College Football Roundtable: Will any ACC team defect for the Big 12?

At the College Football Roundtable, we ask members of the college football coverage staff for their opinions about a topic in the sport.

This week's question: Do you think any ACC team eventually will end up in the Big 12?

Mike Huguenin's answer: I actually think the teams in the ACC will remain in the ACC. Clemson, Florida State and Miami are the teams rumored to be in the mix, one way or another, to leave for the Big 12. The Big 12's TV deal is better than the ACC's, and since money drives everything in college athletics, that has led to rampant speculation that FSU, along with either Clemson or Miami, would be hitting the road. Some FSU folks seem almost giddy when pointing out that the Seminoles could play Oklahoma and Texas each season if the school moves. Those would be good games, no doubt. But what about heading to Lubbock? Stillwater? Ames? Lawrence? Manhattan? It's funny: Back in the day, it was ACC teams who were giddy when pointing out they would be playing FSU and Miami on a regular basis. And if FSU and Miami still were that good, the ACC's TV deal would be better. FSU and Miami no longer play must-watch games every week, and the TV contract suffers for it. I think ACC commissioner John Swofford will be able to convince his teams to stay the course.

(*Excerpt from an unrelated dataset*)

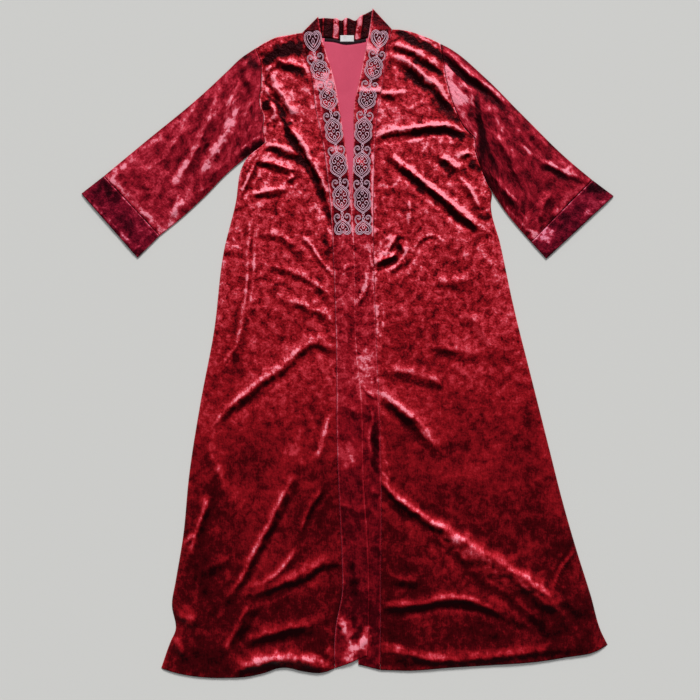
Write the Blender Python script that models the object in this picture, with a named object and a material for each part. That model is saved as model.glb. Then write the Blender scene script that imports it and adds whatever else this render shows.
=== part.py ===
"""An open-fronted velvet robe that lies flat and face up.

The back lies on the floor.  Two fronts lie on it and come down to the floor at
the side seams.  Sleeves and cuffs are flattened tubes, open at both ends.  A
long strip of double cloth runs up each front edge as a band, folds over at the
shoulder and stands behind the neck as the collar.

X runs across the robe, +Y points to the collar and +Z up.  The wearer's right
is at -X.  The origin is on the floor, under the middle of the robe.
"""

from collections import namedtuple

import bmesh
import bpy
import numpy as np

# Every size and table below is in millimetres
MM = 0.001

# Cloth
VELVET = 1.5
DOUBLE_VELVET = 2.2
SLEEVE_WALL = 1.3
CUFF_WALL = 1.6
LABEL_WALL = 1.0
TAPE_WALL = 1.0
LAYER_GAP = 0.3
SEAM_GAP = 0.45

# Heights at which the layers lie over the floor
BACK_TOP = VELVET
FRONT_LOW = BACK_TOP + LAYER_GAP
BAND_OVER = FRONT_LOW + DOUBLE_VELVET + LAYER_GAP
COLLAR_TOP = DOUBLE_VELVET + 0.6
BAND_AT_COLLAR = COLLAR_TOP + LAYER_GAP
SLEEVE_EDGE = 2 * SLEEVE_WALL + 0.5
CUFF_EDGE = 2 * CUFF_WALL + 0.5

# How far the cloth lifts off the layer below it, away from its edges
FRONT_LOFT = 1.8
SLEEVE_LOFT = 2.2
CUFF_LOFT = 0.8

# Fineness of the surfaces
ROW_STEP = 18.0
FRONT_COLUMNS = 16
BAND_COLUMNS = 5
SLEEVE_ROWS = 14
CUFF_ROWS = 4
COLLAR_STEP = 6.0
COLLAR_ROWS = 4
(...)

[Mike Huguenin: SEC's scheduling model bears watching at football meetings]

Steve Megargee's answer: I think there's at least a 50-50 chance someone from the ACC heads to the Big 12. Florida State's athletic budget shortfall increases the likelihood of that possibility. Florida State officials may decide the extra money in the Big 12 football contract – particularly if that deal gets enhanced by the possible return of a Big 12 championship game – outweighs the inconvenience of traveling to Stillwater, Lubbock, Manhattan and Ames. And if Florida State leaves, I assume another ACC team comes along, whether it's Miami, Clemson or Georgia Tech. But I do think there's still a reasonable chance the ACC stays together, though the league certainly has to take some step to protect itself at this point. The ACC has been aggressive in that regard before. The league managed to get Miami, Boston College and Virginia Tech from the Big East before realignment was even in vogue. And the moves to add Pittsburgh and Syracuse last year came without any sort of warning. Maybe commissioner John Swofford has one more trick up his sleeve.